Karena itulah Islam mengajarkan kepada kita jangan mencintai anak 100 persen, se­hingga apa yang diinginkan harus dikabulkan. Sehingga terkadang cinta kita akan menjeru­muskan anak. Itulah sebabnya Nabi Ibrahim as diuji Allah Swt, apakah ia lebih mencintai anak­nya Ismail atau lebih mencintai Allah. Dalam hal ini Nabi Ibrahim lulus dari ujian Allah, ka­rena ia lebih mencintai Allah daripada men­cintai anaknya.

Kita disuruh mengajarkan anak terlebih dahulu untuk mengenal Allah. Jika mereka kenal Allah pasti mereka akan ‘bertanggung­jawab’ dengan apa yang kita berikan kepa­danya. Karena Islam menyuruh seorang anak untuk selalu patuh dan taat kepada orang tua, selagi orang tua tersebut tidak membawanya ke jalan kezhaliman.

Seorang ibu, tidak perlu cemas terhadap anak-anaknya jika ia telah mengajarkan dan memberi keteladan kepada anak-anaknya nilai-nilai keislaman yang sejati. Anak akan paham posisinya dan tentu kelak akan tetap mencintai orangtuanya.

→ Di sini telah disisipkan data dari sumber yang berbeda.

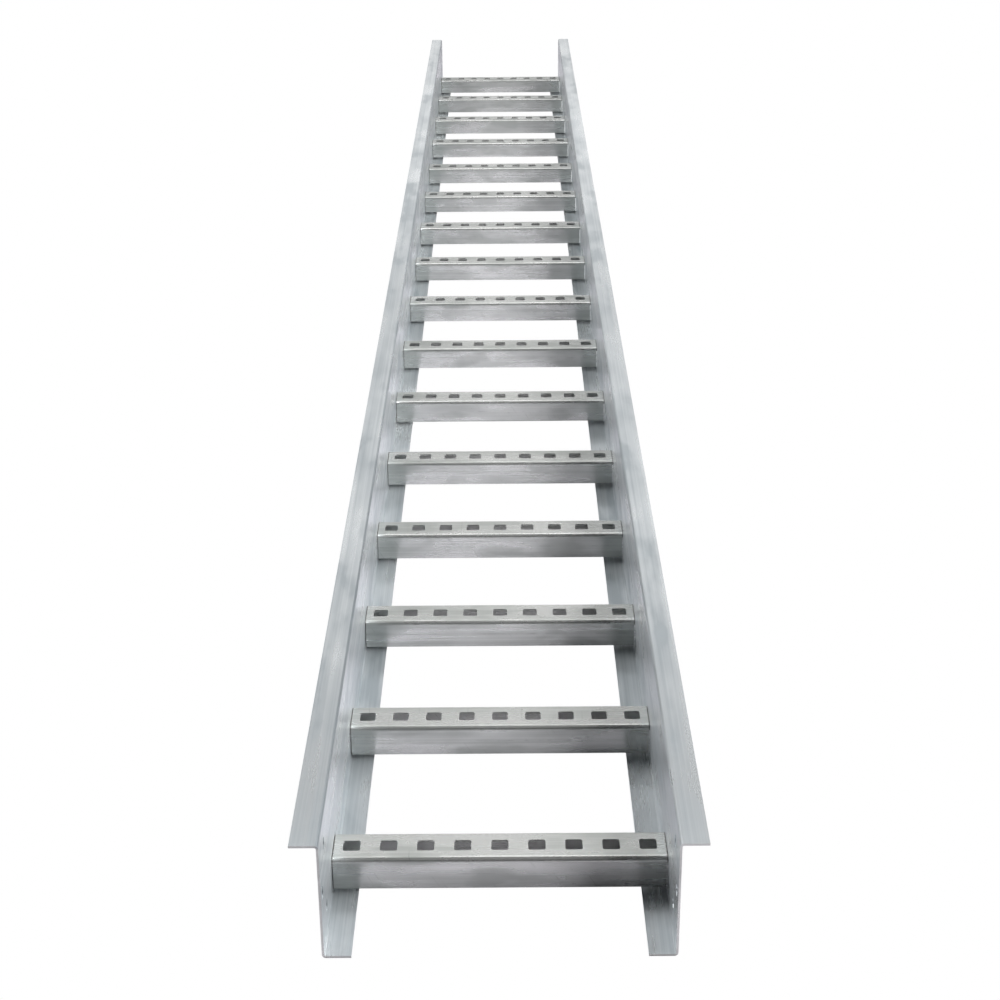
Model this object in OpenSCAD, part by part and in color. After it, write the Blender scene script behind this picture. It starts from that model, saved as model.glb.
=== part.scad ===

Ibu tidak harus selalu menunggu telepon dari anaknya, karena anaknya selalu berkunjung dan bersilaturahmi dengan orang tuanya terutama kepada ibunya yang dulu dengan sabar mendidiknya.

Bagi mereka yang masih mempunyai orang­tua dan terkadang sering lupa dengan mereka. Mari kita rajut kembali nilai-nilai kasih sayang yang dulu pernah kita dapatkan dari mereka.